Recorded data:
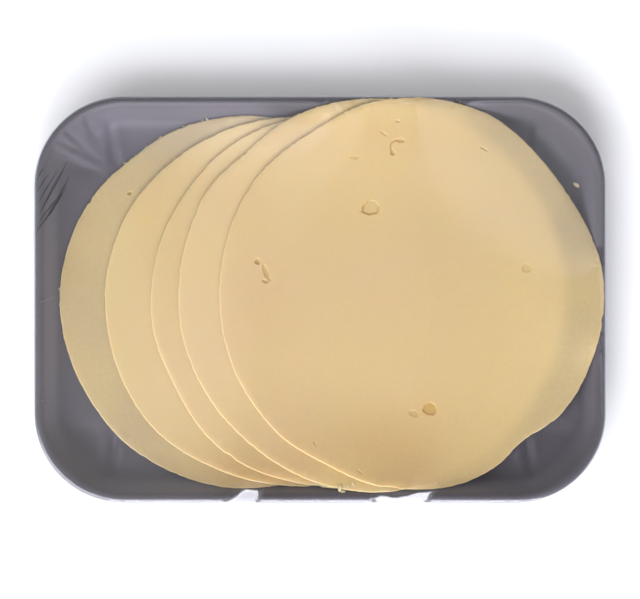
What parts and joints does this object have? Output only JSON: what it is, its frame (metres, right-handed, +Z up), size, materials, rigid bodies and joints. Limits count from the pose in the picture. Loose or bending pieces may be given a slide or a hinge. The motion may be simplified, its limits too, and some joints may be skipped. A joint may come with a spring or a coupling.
{
  "type": "tray pack of round cheese slices",
  "caption": "Shallow rectangular foam tray with rounded corners, holding fanned thin round slices of cheese under clear stretch film tucked beneath the base.",
  "frame": {"origin": "on the surface the pack stands on, under the middle of its outline", "axes": "+X along the tray from the bottom slice of the fan to the top slice, +Y across the tray, +Z up"},
  "size_m": [0.2054, 0.1464, 0.0191],
  "materials": {
    "foam": "satin foam skin",
    "cheese": "moist cut cheese",
    "film": "clear film"
  },
  "bodies": {
    "root": {"foam_tray": "foam", "cheese_slice_1": "cheese", "cheese_slice_2": "cheese", "cheese_slice_3": "cheese", "cheese_slice_4": "cheese", "cheese_slice_5": "cheese", "stretch_film": "film"}
  },
  "joints": []
}
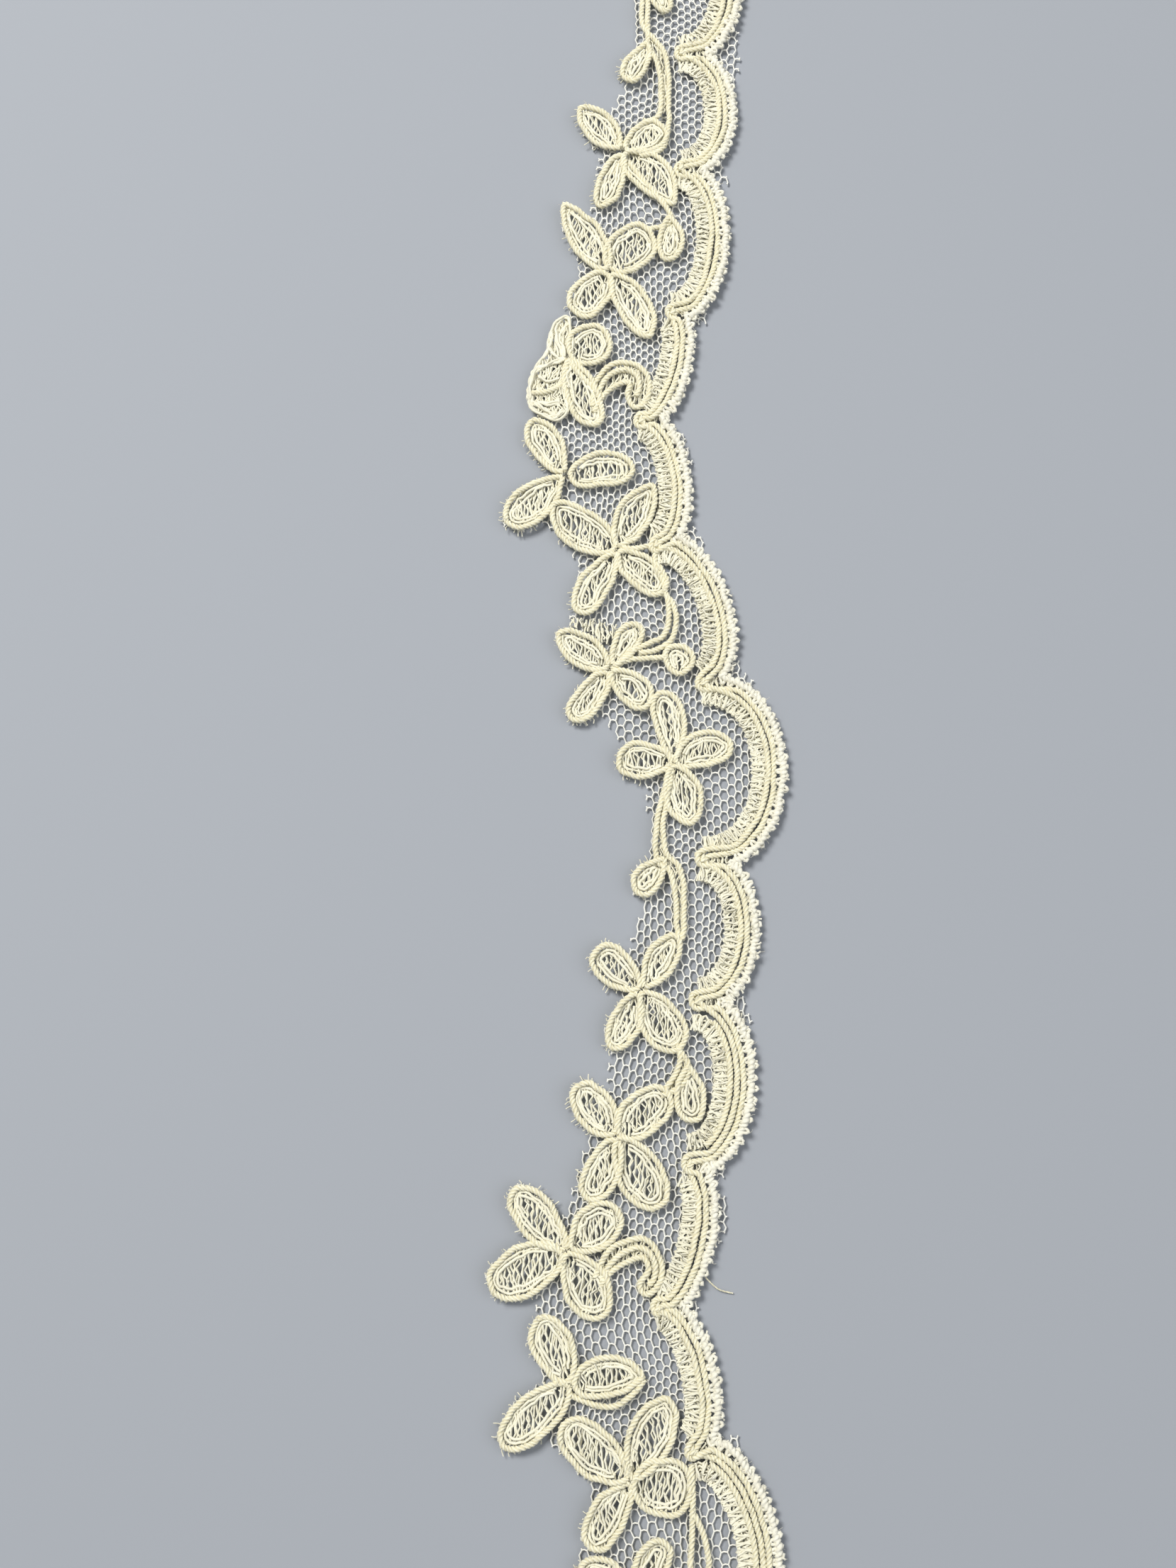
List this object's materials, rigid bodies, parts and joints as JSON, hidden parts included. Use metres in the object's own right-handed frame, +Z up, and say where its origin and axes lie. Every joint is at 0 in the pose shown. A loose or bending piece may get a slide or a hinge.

**Task directions**
Return all of the entries exactly as written.

**Final result**
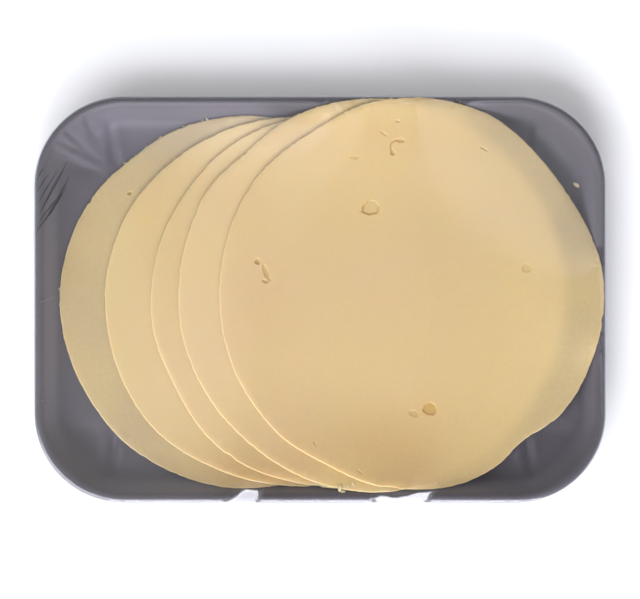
What parts and joints does this object have? Output only JSON: what it is, its frame (metres, right-handed, +Z up), size, materials, rigid bodies and joints. Limits count from the pose in the picture. Loose or bending pieces may be given a slide or a hinge. The motion may be simplified, its limits too, and some joints may be skipped. A joint may come with a spring or a coupling.
{
  "type": "tray pack of round cheese slices",
  "caption": "Shallow rectangular foam tray with rounded corners, holding fanned thin round slices of cheese under clear stretch film tucked beneath the base.",
  "frame": {"origin": "on the surface the pack stands on, under the middle of its outline", "axes": "+X along the tray from the bottom slice of the fan to the top slice, +Y across the tray, +Z up"},
  "size_m": [0.2054, 0.1464, 0.0191],
  "materials": {
    "foam": "satin foam skin",
    "cheese": "moist cut cheese",
    "film": "clear film"
  },
  "bodies": {
    "root": {"foam_tray": "foam", "cheese_slice_1": "cheese", "cheese_slice_2": "cheese", "cheese_slice_3": "cheese", "cheese_slice_4": "cheese", "cheese_slice_5": "cheese", "stretch_film": "film"}
  },
  "joints": []
}
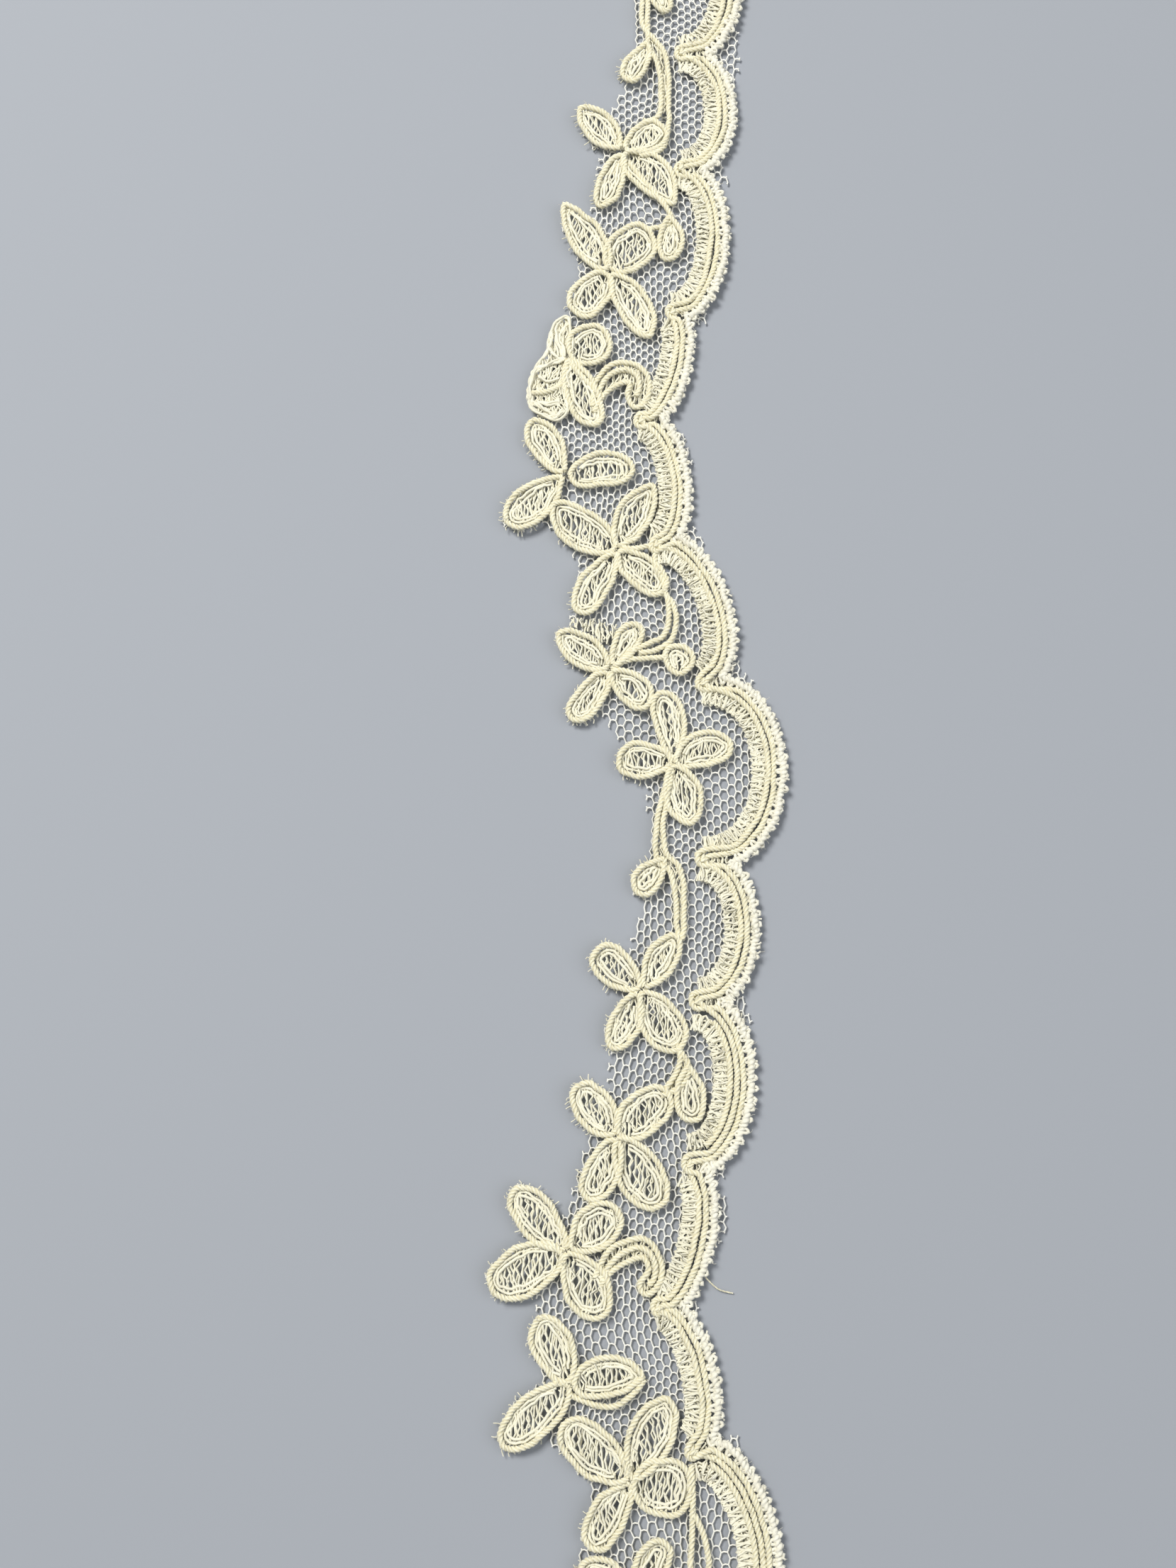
List this object's materials, rigid bodies, parts and joints as JSON, hidden parts included. Use metres in the object's own right-handed frame, +Z up, and say where its origin and axes lie. Every joint is at 0 in the pose shown. A loose or bending piece may get a slide or a hinge.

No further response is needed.